Instructions to follow: Determine how many lines include the string "scene". Output that number only.

Record list:

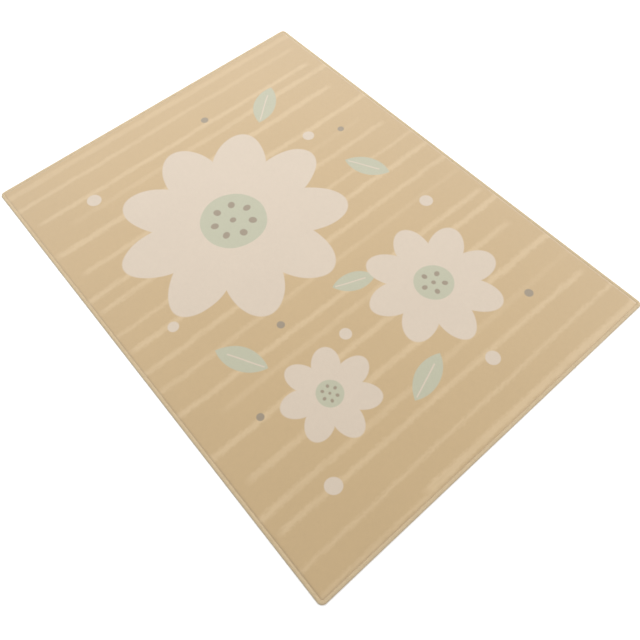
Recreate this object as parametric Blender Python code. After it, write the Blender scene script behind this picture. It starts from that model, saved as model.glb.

...

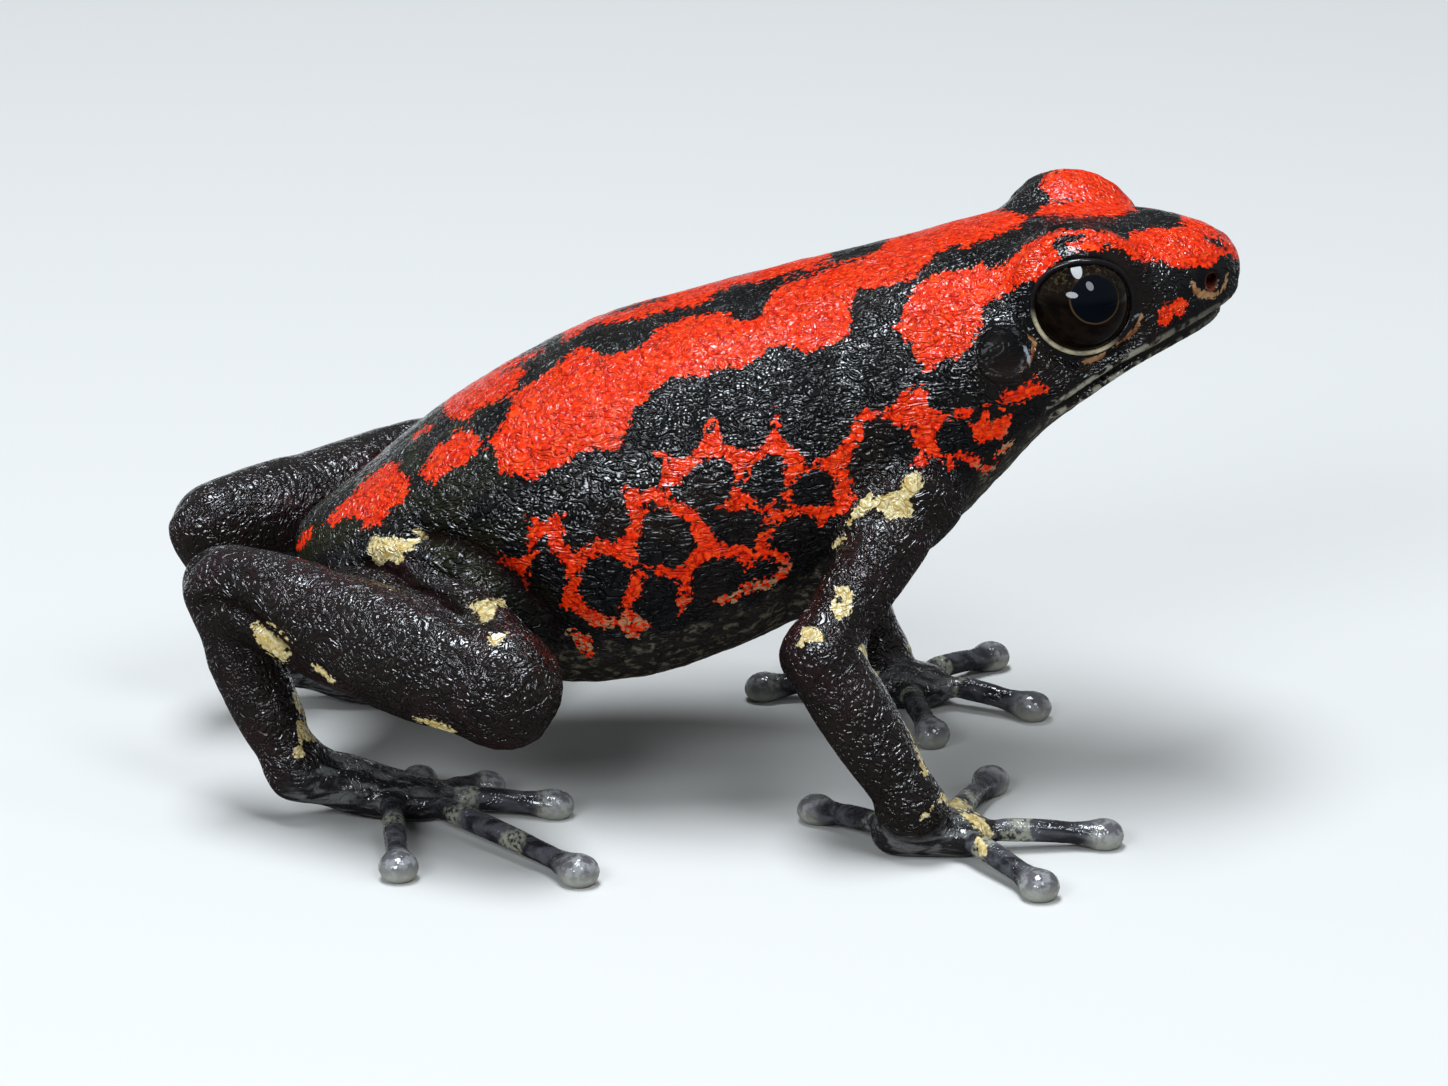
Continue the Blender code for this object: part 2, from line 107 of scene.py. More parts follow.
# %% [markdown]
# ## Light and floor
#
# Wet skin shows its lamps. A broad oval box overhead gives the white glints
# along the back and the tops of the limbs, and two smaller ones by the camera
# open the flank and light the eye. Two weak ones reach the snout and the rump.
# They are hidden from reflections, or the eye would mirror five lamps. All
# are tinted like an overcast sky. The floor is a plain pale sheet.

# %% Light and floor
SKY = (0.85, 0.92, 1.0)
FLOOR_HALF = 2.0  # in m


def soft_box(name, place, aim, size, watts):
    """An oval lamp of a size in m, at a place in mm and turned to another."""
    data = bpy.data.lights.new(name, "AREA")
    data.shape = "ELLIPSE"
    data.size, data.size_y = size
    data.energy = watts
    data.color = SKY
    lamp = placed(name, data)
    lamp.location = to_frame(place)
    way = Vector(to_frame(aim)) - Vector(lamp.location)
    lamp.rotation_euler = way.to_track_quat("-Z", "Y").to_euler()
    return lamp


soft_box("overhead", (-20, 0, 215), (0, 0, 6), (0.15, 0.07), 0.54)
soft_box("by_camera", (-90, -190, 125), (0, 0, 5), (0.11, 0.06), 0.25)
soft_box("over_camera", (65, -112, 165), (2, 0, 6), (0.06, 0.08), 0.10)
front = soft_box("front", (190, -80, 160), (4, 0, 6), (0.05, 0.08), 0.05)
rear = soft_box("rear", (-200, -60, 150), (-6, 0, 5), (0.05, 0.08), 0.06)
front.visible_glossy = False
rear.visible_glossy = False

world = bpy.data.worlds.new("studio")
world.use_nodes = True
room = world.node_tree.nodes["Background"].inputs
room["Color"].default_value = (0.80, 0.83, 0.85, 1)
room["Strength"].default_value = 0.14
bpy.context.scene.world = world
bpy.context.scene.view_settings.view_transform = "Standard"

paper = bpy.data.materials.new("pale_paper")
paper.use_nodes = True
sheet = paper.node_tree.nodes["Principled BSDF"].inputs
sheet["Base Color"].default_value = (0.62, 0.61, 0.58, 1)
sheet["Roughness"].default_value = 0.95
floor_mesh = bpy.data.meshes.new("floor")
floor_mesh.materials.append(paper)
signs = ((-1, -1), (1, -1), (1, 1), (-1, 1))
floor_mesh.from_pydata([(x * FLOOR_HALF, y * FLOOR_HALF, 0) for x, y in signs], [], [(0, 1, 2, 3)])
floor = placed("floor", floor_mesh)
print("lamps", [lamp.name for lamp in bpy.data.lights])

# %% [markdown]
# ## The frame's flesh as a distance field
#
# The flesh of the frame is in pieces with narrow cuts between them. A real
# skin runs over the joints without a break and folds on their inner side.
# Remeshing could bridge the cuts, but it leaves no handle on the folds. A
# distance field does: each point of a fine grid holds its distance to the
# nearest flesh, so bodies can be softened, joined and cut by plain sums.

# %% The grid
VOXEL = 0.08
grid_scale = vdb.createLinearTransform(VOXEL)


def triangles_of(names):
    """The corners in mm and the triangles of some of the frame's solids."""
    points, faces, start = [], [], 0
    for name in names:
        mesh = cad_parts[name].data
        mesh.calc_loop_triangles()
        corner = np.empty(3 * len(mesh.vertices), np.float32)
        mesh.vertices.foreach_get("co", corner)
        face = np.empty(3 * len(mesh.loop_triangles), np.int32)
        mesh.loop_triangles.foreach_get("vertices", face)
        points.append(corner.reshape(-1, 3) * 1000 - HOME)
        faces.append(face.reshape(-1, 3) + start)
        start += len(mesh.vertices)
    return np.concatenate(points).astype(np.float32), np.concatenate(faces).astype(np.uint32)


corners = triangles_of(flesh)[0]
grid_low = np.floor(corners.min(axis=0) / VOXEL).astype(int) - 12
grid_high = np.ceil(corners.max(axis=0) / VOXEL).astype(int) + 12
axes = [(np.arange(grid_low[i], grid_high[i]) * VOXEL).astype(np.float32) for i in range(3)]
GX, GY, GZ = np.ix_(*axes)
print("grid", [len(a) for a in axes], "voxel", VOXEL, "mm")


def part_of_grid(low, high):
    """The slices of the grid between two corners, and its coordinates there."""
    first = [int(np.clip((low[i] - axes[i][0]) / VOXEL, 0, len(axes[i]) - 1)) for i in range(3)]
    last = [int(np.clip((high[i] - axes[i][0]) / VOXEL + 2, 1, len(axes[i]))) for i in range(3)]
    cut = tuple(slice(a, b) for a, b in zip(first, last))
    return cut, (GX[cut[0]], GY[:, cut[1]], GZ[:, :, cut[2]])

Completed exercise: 4